— Given information —
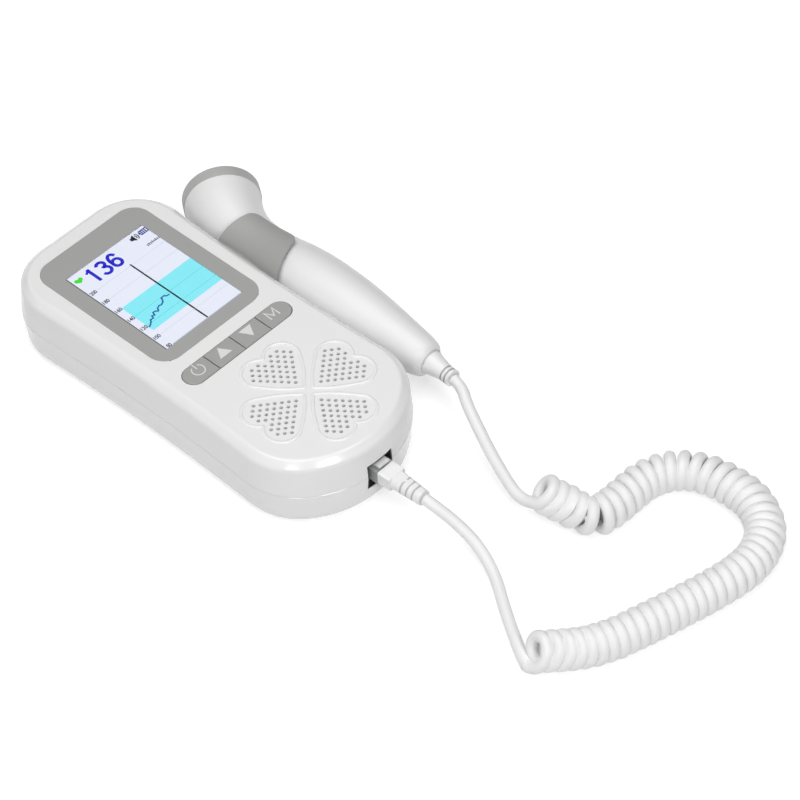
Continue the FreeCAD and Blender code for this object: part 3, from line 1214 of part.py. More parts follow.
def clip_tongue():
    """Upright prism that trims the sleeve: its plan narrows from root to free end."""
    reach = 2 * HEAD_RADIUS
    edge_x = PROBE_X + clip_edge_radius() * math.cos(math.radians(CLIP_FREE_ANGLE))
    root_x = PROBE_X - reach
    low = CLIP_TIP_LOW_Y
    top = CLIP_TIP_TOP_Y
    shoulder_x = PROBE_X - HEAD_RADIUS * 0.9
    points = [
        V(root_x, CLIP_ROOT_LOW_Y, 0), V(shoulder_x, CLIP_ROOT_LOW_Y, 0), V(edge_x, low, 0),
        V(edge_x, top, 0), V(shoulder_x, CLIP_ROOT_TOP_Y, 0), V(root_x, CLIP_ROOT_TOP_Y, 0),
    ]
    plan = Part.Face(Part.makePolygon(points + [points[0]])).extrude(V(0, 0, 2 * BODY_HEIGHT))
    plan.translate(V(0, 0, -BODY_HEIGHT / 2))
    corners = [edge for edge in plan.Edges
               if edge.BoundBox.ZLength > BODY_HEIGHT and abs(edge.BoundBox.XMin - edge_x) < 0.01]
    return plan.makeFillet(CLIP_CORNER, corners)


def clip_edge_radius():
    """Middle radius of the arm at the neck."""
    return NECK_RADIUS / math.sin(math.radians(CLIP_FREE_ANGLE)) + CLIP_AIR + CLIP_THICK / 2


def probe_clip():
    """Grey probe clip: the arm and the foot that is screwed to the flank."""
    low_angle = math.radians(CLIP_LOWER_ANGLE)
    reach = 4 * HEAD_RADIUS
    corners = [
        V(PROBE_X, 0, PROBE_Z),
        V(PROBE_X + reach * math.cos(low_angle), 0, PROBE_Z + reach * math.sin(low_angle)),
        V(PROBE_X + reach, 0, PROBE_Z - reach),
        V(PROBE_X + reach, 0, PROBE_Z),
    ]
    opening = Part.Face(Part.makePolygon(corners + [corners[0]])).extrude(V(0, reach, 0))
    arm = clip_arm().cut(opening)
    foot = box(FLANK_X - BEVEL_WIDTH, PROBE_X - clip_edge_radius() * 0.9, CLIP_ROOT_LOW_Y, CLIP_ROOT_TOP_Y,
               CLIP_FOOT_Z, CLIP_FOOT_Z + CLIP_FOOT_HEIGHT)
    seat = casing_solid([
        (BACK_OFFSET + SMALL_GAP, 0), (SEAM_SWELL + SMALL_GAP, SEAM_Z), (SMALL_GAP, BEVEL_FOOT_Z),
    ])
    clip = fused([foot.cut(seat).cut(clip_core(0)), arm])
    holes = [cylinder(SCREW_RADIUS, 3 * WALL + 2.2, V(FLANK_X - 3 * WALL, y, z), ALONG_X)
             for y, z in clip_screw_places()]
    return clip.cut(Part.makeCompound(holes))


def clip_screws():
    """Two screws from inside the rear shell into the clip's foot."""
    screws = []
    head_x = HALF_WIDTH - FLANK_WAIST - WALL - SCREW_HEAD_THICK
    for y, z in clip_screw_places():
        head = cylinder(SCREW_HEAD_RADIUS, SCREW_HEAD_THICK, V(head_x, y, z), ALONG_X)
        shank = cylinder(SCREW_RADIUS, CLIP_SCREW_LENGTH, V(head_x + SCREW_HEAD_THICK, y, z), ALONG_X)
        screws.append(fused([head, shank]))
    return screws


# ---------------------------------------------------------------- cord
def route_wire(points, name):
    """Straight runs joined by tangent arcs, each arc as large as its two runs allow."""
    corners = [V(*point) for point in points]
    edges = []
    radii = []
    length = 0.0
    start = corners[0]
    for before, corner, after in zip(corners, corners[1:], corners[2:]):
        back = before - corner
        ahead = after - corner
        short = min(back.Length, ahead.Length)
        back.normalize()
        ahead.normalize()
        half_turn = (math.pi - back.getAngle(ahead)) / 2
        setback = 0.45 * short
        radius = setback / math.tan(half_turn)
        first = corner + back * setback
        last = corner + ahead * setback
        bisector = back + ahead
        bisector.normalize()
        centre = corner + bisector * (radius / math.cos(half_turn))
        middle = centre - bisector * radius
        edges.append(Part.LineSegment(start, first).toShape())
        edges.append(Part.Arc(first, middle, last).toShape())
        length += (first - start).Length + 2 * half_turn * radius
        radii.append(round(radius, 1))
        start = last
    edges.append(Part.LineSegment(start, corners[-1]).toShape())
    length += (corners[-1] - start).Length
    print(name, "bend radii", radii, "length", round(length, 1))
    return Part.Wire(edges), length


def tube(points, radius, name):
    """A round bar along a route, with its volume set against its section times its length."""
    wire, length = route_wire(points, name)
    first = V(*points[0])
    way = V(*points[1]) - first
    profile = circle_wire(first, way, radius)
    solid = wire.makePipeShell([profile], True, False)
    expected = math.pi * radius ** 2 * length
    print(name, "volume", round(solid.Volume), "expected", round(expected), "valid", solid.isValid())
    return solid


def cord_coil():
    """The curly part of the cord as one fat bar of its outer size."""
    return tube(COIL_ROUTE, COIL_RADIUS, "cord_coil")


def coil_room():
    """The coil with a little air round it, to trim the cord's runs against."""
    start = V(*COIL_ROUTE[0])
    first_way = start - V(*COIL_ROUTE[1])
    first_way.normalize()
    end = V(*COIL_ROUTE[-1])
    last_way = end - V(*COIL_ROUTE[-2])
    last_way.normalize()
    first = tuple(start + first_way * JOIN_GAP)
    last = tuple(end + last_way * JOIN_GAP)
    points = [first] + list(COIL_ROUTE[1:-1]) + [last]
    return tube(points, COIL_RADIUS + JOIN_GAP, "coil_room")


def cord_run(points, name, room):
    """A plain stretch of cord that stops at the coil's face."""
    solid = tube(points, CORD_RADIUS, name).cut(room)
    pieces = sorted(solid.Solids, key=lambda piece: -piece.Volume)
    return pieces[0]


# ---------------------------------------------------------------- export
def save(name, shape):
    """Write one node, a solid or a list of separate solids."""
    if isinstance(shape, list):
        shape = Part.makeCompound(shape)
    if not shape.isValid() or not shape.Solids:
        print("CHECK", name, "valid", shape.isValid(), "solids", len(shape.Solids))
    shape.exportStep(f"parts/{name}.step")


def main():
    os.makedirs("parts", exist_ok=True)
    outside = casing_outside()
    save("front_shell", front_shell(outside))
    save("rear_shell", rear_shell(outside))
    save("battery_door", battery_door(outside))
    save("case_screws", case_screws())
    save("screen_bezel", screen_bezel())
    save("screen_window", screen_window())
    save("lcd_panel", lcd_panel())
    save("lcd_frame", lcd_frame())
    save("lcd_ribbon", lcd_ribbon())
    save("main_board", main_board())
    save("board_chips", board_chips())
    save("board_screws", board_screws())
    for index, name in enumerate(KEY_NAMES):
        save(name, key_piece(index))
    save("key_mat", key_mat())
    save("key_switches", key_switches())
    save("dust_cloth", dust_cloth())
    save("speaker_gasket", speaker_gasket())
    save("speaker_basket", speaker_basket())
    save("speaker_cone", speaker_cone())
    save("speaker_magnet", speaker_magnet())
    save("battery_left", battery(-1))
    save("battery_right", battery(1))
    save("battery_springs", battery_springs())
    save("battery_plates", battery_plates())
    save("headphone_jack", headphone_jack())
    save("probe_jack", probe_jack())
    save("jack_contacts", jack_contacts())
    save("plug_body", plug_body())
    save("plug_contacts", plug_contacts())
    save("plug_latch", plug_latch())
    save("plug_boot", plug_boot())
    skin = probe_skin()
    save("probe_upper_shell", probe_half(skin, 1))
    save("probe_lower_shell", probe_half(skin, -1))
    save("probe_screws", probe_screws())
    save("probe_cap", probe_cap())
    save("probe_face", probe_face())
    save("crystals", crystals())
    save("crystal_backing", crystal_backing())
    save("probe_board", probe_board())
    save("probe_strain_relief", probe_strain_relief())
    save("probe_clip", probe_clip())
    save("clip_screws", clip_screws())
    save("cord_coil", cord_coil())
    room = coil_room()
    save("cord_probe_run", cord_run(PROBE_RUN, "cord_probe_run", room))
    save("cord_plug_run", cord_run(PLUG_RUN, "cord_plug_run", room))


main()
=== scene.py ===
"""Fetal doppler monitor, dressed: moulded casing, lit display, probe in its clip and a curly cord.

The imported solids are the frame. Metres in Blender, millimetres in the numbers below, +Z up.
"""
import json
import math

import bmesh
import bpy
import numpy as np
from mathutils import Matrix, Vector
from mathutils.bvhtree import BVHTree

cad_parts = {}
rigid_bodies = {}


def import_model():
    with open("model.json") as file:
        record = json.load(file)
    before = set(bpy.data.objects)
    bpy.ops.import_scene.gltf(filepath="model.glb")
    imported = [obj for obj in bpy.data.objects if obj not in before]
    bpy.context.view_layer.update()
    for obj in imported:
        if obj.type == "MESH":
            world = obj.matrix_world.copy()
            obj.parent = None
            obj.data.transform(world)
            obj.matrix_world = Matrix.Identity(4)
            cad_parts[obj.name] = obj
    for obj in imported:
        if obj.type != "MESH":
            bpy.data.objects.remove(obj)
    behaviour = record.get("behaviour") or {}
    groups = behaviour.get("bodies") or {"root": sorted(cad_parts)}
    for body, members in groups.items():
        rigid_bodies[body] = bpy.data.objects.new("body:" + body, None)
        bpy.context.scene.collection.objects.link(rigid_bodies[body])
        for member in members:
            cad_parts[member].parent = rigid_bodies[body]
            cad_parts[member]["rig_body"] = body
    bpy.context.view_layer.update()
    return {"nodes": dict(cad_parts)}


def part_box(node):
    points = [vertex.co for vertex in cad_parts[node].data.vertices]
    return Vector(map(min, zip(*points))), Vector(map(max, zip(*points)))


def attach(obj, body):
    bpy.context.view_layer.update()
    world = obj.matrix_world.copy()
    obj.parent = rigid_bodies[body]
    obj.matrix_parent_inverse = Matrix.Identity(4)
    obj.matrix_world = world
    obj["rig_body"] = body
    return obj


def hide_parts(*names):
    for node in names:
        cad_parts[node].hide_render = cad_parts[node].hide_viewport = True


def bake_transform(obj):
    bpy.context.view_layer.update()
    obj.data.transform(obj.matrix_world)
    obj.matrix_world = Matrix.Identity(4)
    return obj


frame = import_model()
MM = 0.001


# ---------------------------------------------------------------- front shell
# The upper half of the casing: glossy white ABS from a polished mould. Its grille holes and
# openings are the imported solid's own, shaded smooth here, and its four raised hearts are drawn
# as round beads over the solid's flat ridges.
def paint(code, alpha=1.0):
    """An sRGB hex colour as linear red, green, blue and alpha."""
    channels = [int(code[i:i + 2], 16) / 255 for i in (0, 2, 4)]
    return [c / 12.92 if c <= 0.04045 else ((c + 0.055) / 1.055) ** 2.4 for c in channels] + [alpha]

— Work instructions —
Pick out every line of the listing containing the word "code", and show those lines.

— Answer to the task —
Continue the FreeCAD and Blender code for this object: part 3, from line 1214 of part.py. More parts follow.
def paint(code, alpha=1.0):
    channels = [int(code[i:i + 2], 16) / 255 for i in (0, 2, 4)]